State of the World itself is already picked up by “all serious geography departments” in secondary schools here, according to Graham Ranger, education secretary of the Geographical Association, because of its new data and often provocative points of view. But its format - densely informative articles which do not lend themselves well to maps or graphics - means teachers “have to do some work on it” before it is useful in the classroom.

Concepts like “sustainable development” and “biodiversity” may be watchwords of a publication like State of the World, but are only just beginning to make their way into British geography syllabuses and textbooks, Mr Ranger says. Climatic change has been taught for a long time, he says, but population has tended to be approached mechanically, in terms of birth and death-rates. Looking at the problems of population growth, or the idea of sustainability, can be taxing for teachers.

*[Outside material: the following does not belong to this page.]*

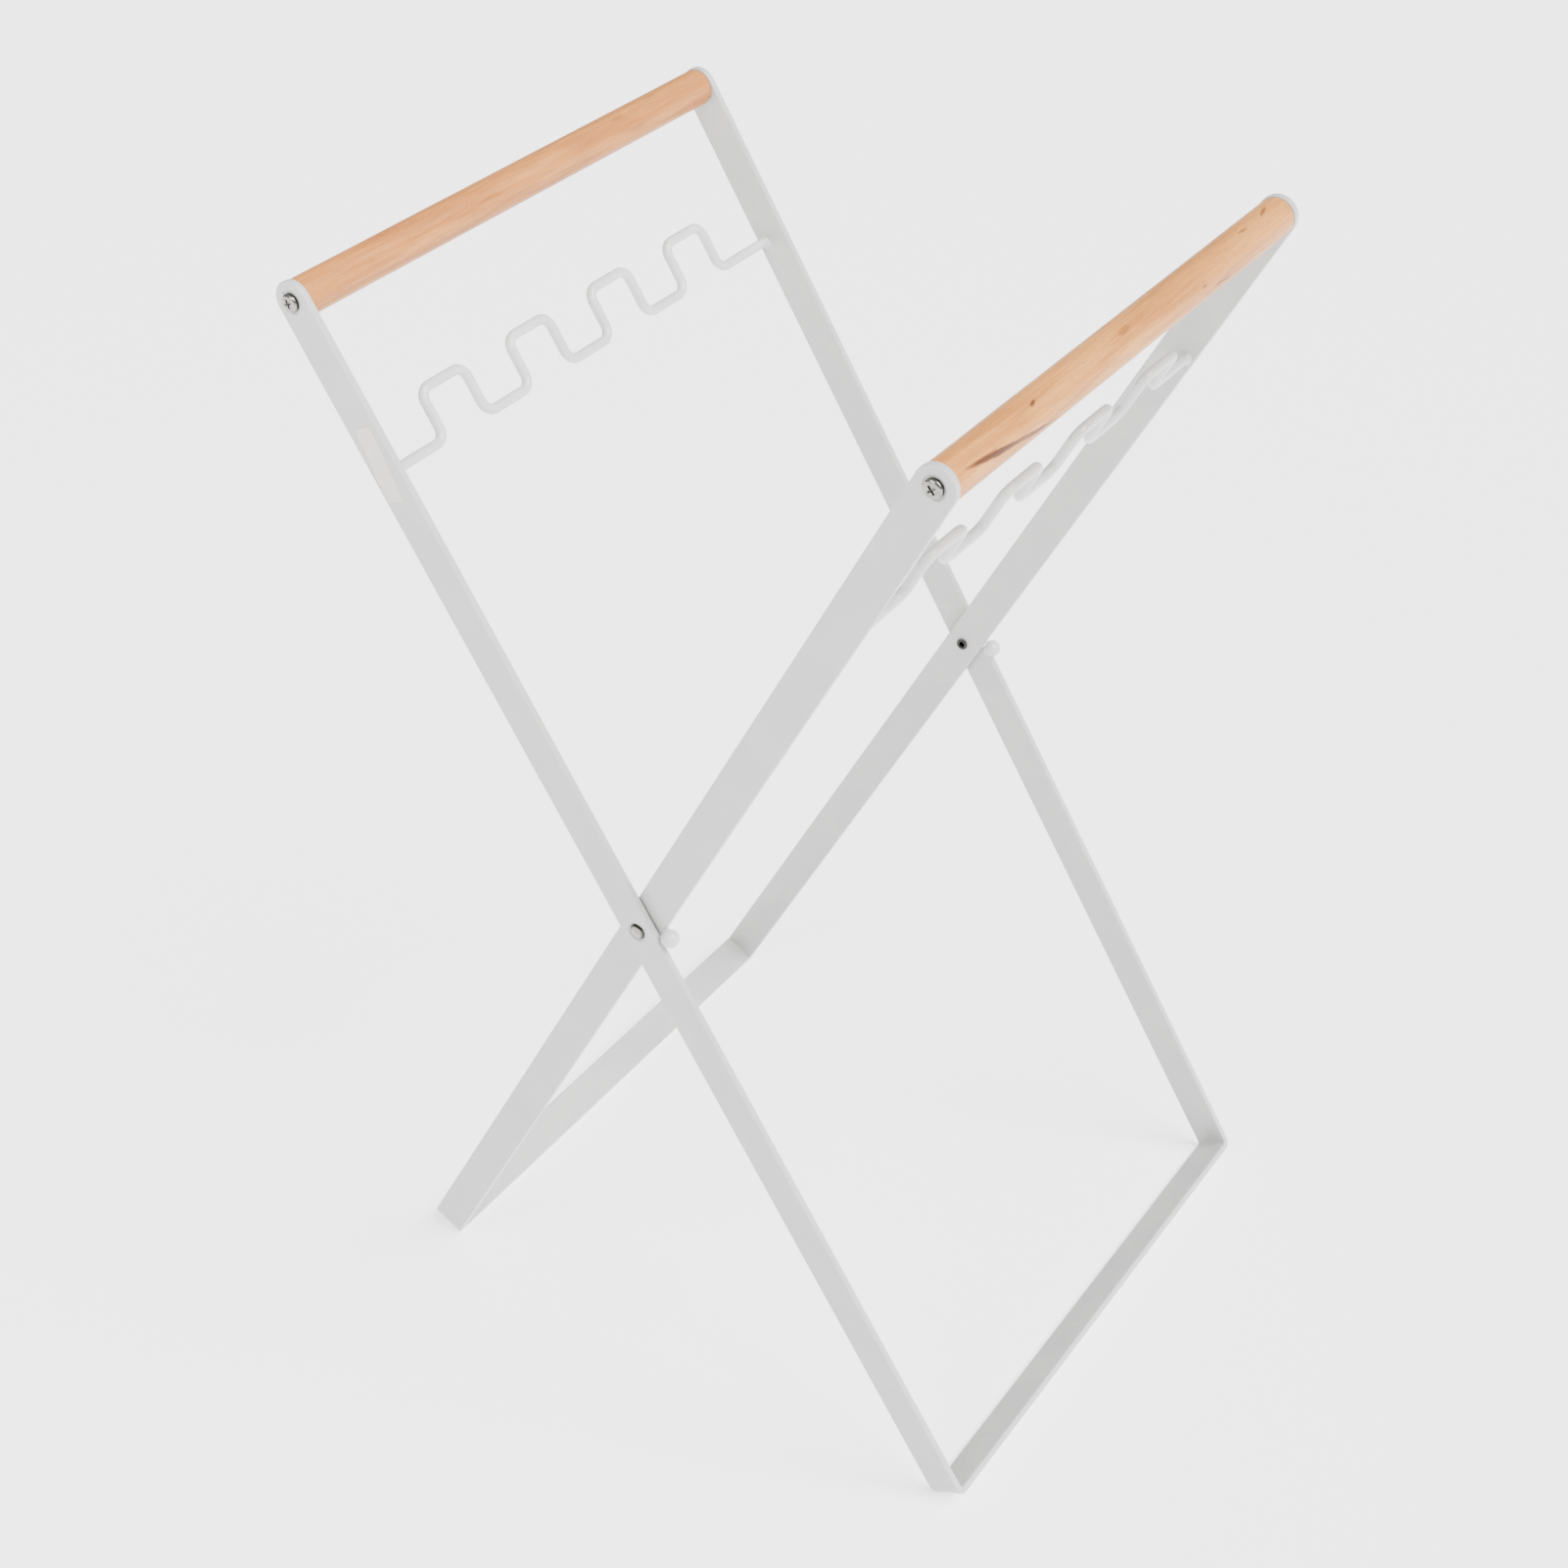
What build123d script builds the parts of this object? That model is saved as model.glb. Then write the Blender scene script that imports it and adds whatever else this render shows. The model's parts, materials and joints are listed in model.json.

“There can be difficulties in turning conceptual subjects such as these into learning activities. And teachers need considerable support because it can feel quite threatening to them; they maybe lack the confidence to tackle global question where they can’t provide answers.

“Pupils also may find these things threatening, but I think they do cope, as long as it is taught on their level.”

And what of Lester Brown himself; doesn’t he ever find it threatening, or even depressing, to battle against such huge and daunting questions every day of his life?

“People often ask me if I’m an optimist or a pessimist”, he replies, with a gentle smile. “I think I must be a congenital optimist to have been doing this work for 20 years”.

He does admit, though, that it was a pleasant relief recently to spend some time with his daughter, a vet in Colorado, helping her inoculate heifers and treat sick dogs. Here at least was the satisfaction of problems that could be fixed - and quickly, too.

State of the World 1995, Pounds 12.95. Earthscan Publications, 120 Pentonville Road, London, N1 9JN.